Unlike the Western idea that “sticks and stones may break my bones but words will never hurt me”, our people have always understood the contrary — that the thrust of a weapon may be pushed aside, but the hurt of words cannot.

In fact, words can be damaging simply because they can endanger others, and as many people have pointed out, his comments may put at risk those young gay people who may be struggling with their identity.

It seems a strangely illiberal idea that some notion of religious freedom can be used to justify or excuse endangering the vulnerable by turning it into a mere exercise of free speech. It seems particularly strange when religious freedom has never meant the freedom of indigenous peoples to retain and practise their own religions.

As this country works slowly, and often painfully, towards being truly non-racist and non-colonising, it is timely to debate the whole context and meaning of “free speech”, and to more honestly consider its meaning and its use as a defence.

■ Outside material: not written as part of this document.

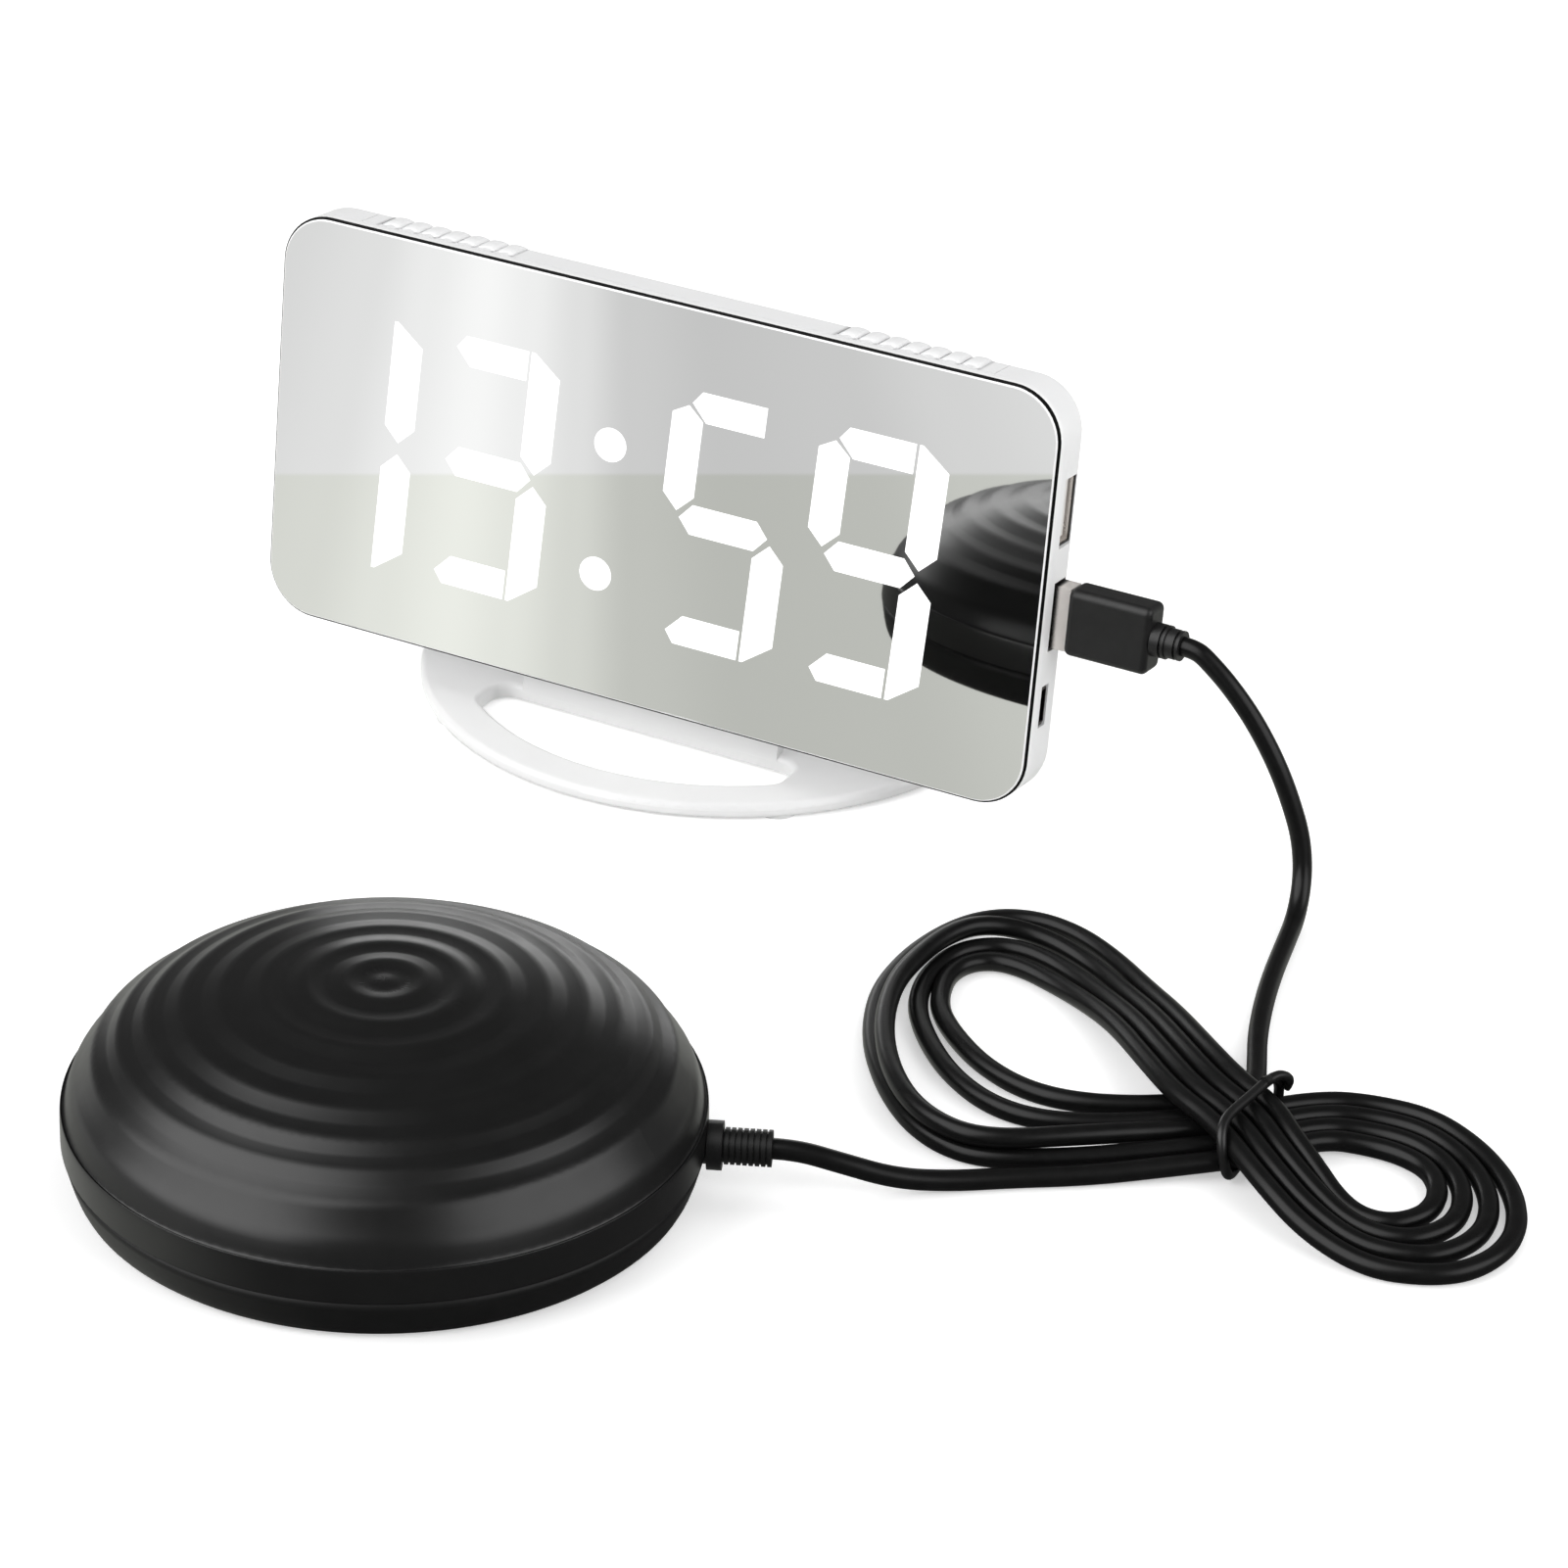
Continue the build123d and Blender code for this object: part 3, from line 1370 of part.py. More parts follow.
def arc_points(start, tangent, end, count):
    # Points along the arc that leaves start along the tangent and reaches end
    chord = end - start
    normal = tangent.cross(chord)
    if normal.length < tiny_share:
        return [start + chord * (k / count) for k in range(1, count + 1)]
    sideways = normal.cross(tangent).normalized()
    radius = chord.dot(chord) / (2 * chord.dot(sideways))
    centre = start + sideways * radius
    turn = 2 * math.asin(min(1, chord.length / (2 * radius)))
    if chord.dot(tangent) < 0:
        turn = 2 * math.pi - turn
    return [
        centre - sideways * (radius * math.cos(turn * k / count)) + tangent * (radius * math.sin(turn * k / count))
        for k in range(1, count + 1)
    ]


hank_points = [hank_entry]
with BuildPart() as cord_hank:
    with BuildLine() as hank_route:
        Line(hank_entry, hank_nodes[0][0])
        for (start, start_travel), (end, end_travel) in zip(hank_nodes, hank_nodes[1:]):
            joint = biarc(start, start_travel, end, end_travel)
            tangent = heading_vector(start_travel)
            first_points = arc_points(start, tangent, joint, points_per_arc)
            ThreePointArc(start, first_points[points_per_arc // 2 - 1], joint)
            tangent = heading_vector(end_travel) * -1
            last_points = arc_points(end, tangent, joint, points_per_arc)
            ThreePointArc(joint, last_points[points_per_arc // 2 - 1], end)
            hank_points += [start] + first_points + last_points[::-1][1:]
        Line(hank_nodes[-1][0], hank_exit)
    with BuildSketch(Plane(origin=hank_entry, z_dir=heading_vector(hank_start_heading))):
        Circle(cord_radius)
    sweep(path=hank_route.line)
hank_points += [hank_nodes[-1][0], hank_exit]
report_tube("cord_hank", cord_hank.part, hank_route.wire().length)

# Least gap of the hank to itself, measured on its points
spans = [(b - a).length for a, b in zip(hank_points, hank_points[1:])]
distances = [sum(spans[:index]) for index in range(len(hank_points))]
least_gap, gap_place = min(
    ((a - b).length - cord_diameter, (round(a.X), round(a.Y), round(b.X), round(b.Y)))
    for i, a in enumerate(hank_points)
    for j, b in enumerate(hank_points[i + 1:], i + 1)
    if distances[j] - distances[i] > gap_skip * cord_diameter
)
print("cord_hank least gap to itself", round(least_gap, 2), "near", gap_place)

# Tie about the waist: a rounded loop of thin round cord with a twisted tail
tie_plane = Plane.YZ.offset(waist_x)
tie_middle_z = (tie_floor_gap + tie_top) / 2
with BuildPart() as hank_tie:
    with BuildSketch(tie_plane.offset(-tie_diameter / 2)):
        with Locations((waist_y, tie_middle_z)):
            RectangleRounded(tie_inside_width + 2 * tie_diameter, tie_top - tie_floor_gap, tie_corner)
            RectangleRounded(
                tie_inside_width, tie_top - tie_floor_gap - 2 * tie_diameter, tie_corner - tie_diameter,
                mode=Mode.SUBTRACT,
            )
    extrude(amount=tie_diameter)
    fillet(hank_tie.faces().filter_by(Axis.X).edges(), tie_diameter * tie_round_share)
    tail_start = (waist_x, waist_y + tie_inside_width / 2 + tie_diameter / 2, tie_top - tie_corner)
    for lean_out in (-1, 1):
        with BuildSketch(Plane(origin=tail_start, z_dir=(lean_out * tail_spread_share, 1, tail_rise_share))):
            Circle(tie_diameter / 2)
        extrude(amount=tie_tail_length)

pieces = {
    "stand_base": stand_base,
    "stand_pads": stand_pads,
    "mirror_panel": mirror_panel,
    "mask_film": mask_film,
    "light_box": light_box,
    "segment_lenses": segment_lenses,
    "display_board": display_board,
    "segment_leds": segment_leds,
    "case_shell": case_shell,
    "snooze_bar": snooze_bar,
    "snooze_switches": snooze_switches,
    "button_switches": button_switches,
    "buzzer": buzzer,
    "battery_door": battery_door,
    "coin_cell": coin_cell,
    "cell_contact": cell_contact,
    "case_screws": case_screws,
    "port_board": port_board,
    "usb_socket_top": usb_socket_top,
    "usb_tongue_top": usb_tongue_top,
    "usb_socket_low": usb_socket_low,
    "usb_tongue_low": usb_tongue_low,
    "power_socket": power_socket,
    "power_tongue": power_tongue,
    "plug_shell": plug_shell,
    "plug_tongue": plug_tongue,
    "plug_grip": plug_grip,
    "plug_lead": plug_lead,
    "cord_hank": cord_hank,
    "hank_tie": hank_tie,
    "shaker_lead": shaker_lead,
    "cord_boot": cord_boot,
    "shaker_dome": shaker_dome,
    "shaker_base": shaker_base,
    "shaker_pads": shaker_pads,
    "shaker_screws": shaker_screws,
    "motor_can": motor_can,
    "motor_strap": motor_strap,
    "strap_screws": strap_screws,
    "motor_shaft": motor_shaft,
    "eccentric_weight": eccentric_weight,
}
for name, button in zip(("button_time", "button_alarm", "button_up", "button_down", "button_level"), buttons):
    pieces[name] = button

for name, piece in pieces.items():
    piece.part.label = name
    export_step(piece.part, f"parts/{name}.step")
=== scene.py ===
import math
import bmesh
import bpy
from mathutils import Matrix, Vector


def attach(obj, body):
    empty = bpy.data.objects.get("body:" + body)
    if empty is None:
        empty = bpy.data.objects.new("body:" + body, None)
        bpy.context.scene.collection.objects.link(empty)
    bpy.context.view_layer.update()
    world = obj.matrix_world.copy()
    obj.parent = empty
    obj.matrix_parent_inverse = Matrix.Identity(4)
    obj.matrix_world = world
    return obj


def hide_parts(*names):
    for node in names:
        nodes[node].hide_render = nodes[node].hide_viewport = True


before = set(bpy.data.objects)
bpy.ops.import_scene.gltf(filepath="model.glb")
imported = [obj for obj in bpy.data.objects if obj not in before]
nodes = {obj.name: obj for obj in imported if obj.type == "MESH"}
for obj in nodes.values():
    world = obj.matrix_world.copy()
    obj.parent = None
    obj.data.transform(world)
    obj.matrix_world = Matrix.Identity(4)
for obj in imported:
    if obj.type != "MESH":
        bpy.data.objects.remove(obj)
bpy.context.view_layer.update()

# The leaning panel: the middle of its lower front edge, and the ways up and out of its face
LEAN = math.radians(6.35)
CORNER = Vector((0, -0.012, 0.00965))
UP = Vector((0, math.sin(LEAN), math.cos(LEAN)))
OUT = Vector((0, -math.cos(LEAN), math.sin(LEAN)))
# The bar on top of the clock: seven ribs stand about a middle on each side
BAR_TOP, RIB_MIDDLE, RIB_PITCH, RIB_COUNT = 0.081, 0.049, 0.0042, 7
RIBS_HALF = 0.0147
# The shaker's middle, and the height of the seam between its two shells
SHAKER_X, SHAKER_Y = 0.0393, -0.1606
SEAM = 0.0081
X_AXIS, Z_AXIS = (1, 0, 0), (0, 0, 1)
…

In the case of race talk, it certainly seems timely to shift the burden, so that Māori no longer have to prove that a reasonable (Pākehā) person might feel the acts or words have incited hatred against us.

Instead, in a society which claims to be Treaty-based, it should surely no longer be enough to hide behind faith or the so-called cutting edge of humour, and assume that being “true to one’s beliefs”, or indulging in tongue-in-cheek offensiveness, is somehow harmless or funny.

The bliss of freedom enjoyed by those who have power should never mean the right to cause pain to those who are comparatively powerless. And no one’s exercise of free speech should make another feel less free.